Salah satu fenomena yang –menurut saya- miris pada zaman sekarang adalah, makin hilangnya pengekangan kita terhadap lisan kita. Coba kita perhatikan sejenak. Segala macam bentuk dosa lisan kerap kali kita lakukan. Entah itu ghibah, fitnah, perkataan kasar, perkataan jorok, perkataan kotor dan hina, sampai keluhan-keluhan tak jelas. Masya Allah. Menghitung dosa lisan dalam sehari saja mungkin kita sudah kewalahan, apalagi ketika dimintai pertanggungjawaban oleh Allah di Yaumil Akhir nanti? Astaghfirullah… rasanya miris sekali bila mengenang segala ucapan berdosa tersebut.

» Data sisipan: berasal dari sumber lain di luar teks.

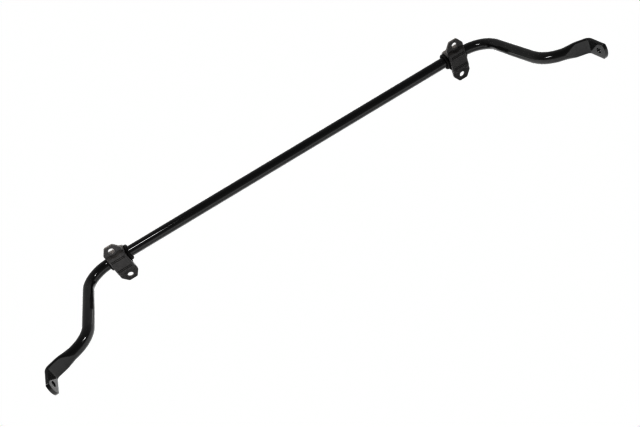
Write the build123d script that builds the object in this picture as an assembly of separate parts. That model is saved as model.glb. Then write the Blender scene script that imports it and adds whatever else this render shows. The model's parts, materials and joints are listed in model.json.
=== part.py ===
from build123d import *
import math
import os

# Sway bar (stabiliser bar) with two clamp brackets, in millimetres.
# Frame: origin midway between the four bracket bolt holes, on the plane the ears seat on.
# +X along the bar to the right, both arms reach towards -Y, +Z up. The bolts run along Y.
# The sizes below are from the bar's own axis at the middle of its straight run. The last step
# moves every piece by AXIS_Y from there into the frame.

# ---- bar ----
TUBE_DIA = 22.0
TUBE_WALL = 3.0
BEND_RADIUS = 52.0              # of the tube's axis
CORNER = (453.2, 0.0, 0.0)      # where the straight run's axis would meet the arm's axis
ELBOW = (471.8, -182.4, 13.9)   # where the arm's axis would meet the outward leg's axis
OUTWARD_SLOPE = -0.40           # Y over X of the outward leg
END_RISE = 0.05                 # rise in Z for each mm towards -Y, beyond the elbow
EYE_PLANE_X = 545.5             # middle plane of the flat eye

# ---- pressed end and link eye ----
FLAT_THICKNESS = 6.0
FLAT_HEIGHT = math.pi * (TUBE_DIA - TUBE_WALL) * TUBE_WALL / FLAT_THICKNESS  # the tube's steel
FLAT_CORNER_RADIUS = 2.0
SQUEEZE_START = 32.0            # distance along the outward leg, from the elbow point
SQUEEZE_LENGTH = 26.0
SQUEEZE_STEPS = 5
QUARTER_POINTS = 9              # outline points in a quarter of each pressed section
EYE_FOLD_RADIUS = 9.0
EYE_TIP_Y = -256.2
EYE_TIP_RADIUS = 21.7
EYE_TIP_ROUNDING = 4.4          # of the tip's two corners
EYE_HOLE_Y = -240.0
EYE_HOLE_DIA = 10.5

# ---- clamp sheets ----
BRACKET_X = 385.0
SHEET = 2.0
BOLT_HOLE_DIA = 12.0
BOLT_Z = 34.6
EAR_FRONT_Y = -18.6
EAR_BACK_Y = EAR_FRONT_Y + SHEET
EAR_HALF_WIDTH = 18.0
EAR_SHOULDER_Z = 32.0           # where the clipped ear corners start
EAR_TIP = (8.5, 45.5)           # half width and height of the ear's far edge
EAR_CORNER_RADIUS = 4.0

# ---- raised dome of the front plate ----
DOME_RAISE = 4.9                # from the ears to the front panel
DOME_BASE_HALF = 26.5           # half height at the ears
DOME_TOP_HALF = 23.0            # half height at the front panel
DOME_CORNER_RADIUS = 7.0
DOME_EDGE_RADIUS = 3.6
RELIEF_BASE_RADIUS = 11.2       # room round each bolt, at the ears
RELIEF_TOP_RADIUS = 14.5        # and at the front panel
GROOVE_Z = 12.5                 # middle of each pair of pressed grooves
GROOVE_PITCH = 3.2
GROOVE_RADIUS = 1.0
GROOVE_DEPTH = 0.7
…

Menjaga lisan, adalah sebuah amal ibadah, yang memiliki ganjaran yang amat besar. Simaklah hadits Rasulullah SAW ini: “Artinya : Barangsiapa bisa memberikan jaminan kepadaku (untuk menjaga) apa yang ada di antara dua janggutnya dan dua kakinya, maka kuberikan kepadanya jaminan masuk surga”. Lihatlah, perhatikanlah, renungkanlah. Menjaga apa yang ada di antara dua janggutnya berarti lisan kita ini. Apa balasan dari menjaga lisan? Jaminan surga! Subhanallah, lihatlah saudaraku, masihkah kita ingin mengumbar perkataan buruk dari lisan kita? Masihkah kita ingin menghina saudara seiman kita? Masihkah kita ingin mengejek, ngatain saudara Muslim kita? Jikalau masih ingin, mudah-mudahan hadits ini dapat memupus keinginan kita tersebut:”Artinya : Barangsiapa yang beriman kepada Allah dan hari akhir maka hendaknya dia berkata yang baik atau diam”
Sebenarnya, ada sebuah alasan menarik di sini, mengapa lisan ini menjadi begitu penting untuk dijaga. Kita tahu, lisan akan melahirkan sesuatu bernama ‘kata’. Kumpulan kata demi kata yang diucapkan akan membentuk sebuah kalimat (hehe, semua juga udah tau kali ya?). Ya, kita semua tahu itu. Sebuah kata, memiliki kekuatan untuk mempengaruhi, baik itu menjatuhkan, ataupun menggugah semangat. Kita bisa lihat pada diri Rasulullah. Tatkala terlontar sebuah kata, ataupun kalimat kebaikan, maka serta-merta pendengarnya akan tersentuh. Kata-kata beliau singkat, namun memiliki makna yang mendalam. Kalimatnya penuh dengan kearifan, pengetahuan, dan kebijaksanaan spiritual. Kita juga dapat menilik kehebatan sebuah kata pada zaman sekarang. Lihatlah, sebuah kabar dari mulut ke mulut dapat menghancurkan reputasi para public figure negara ini.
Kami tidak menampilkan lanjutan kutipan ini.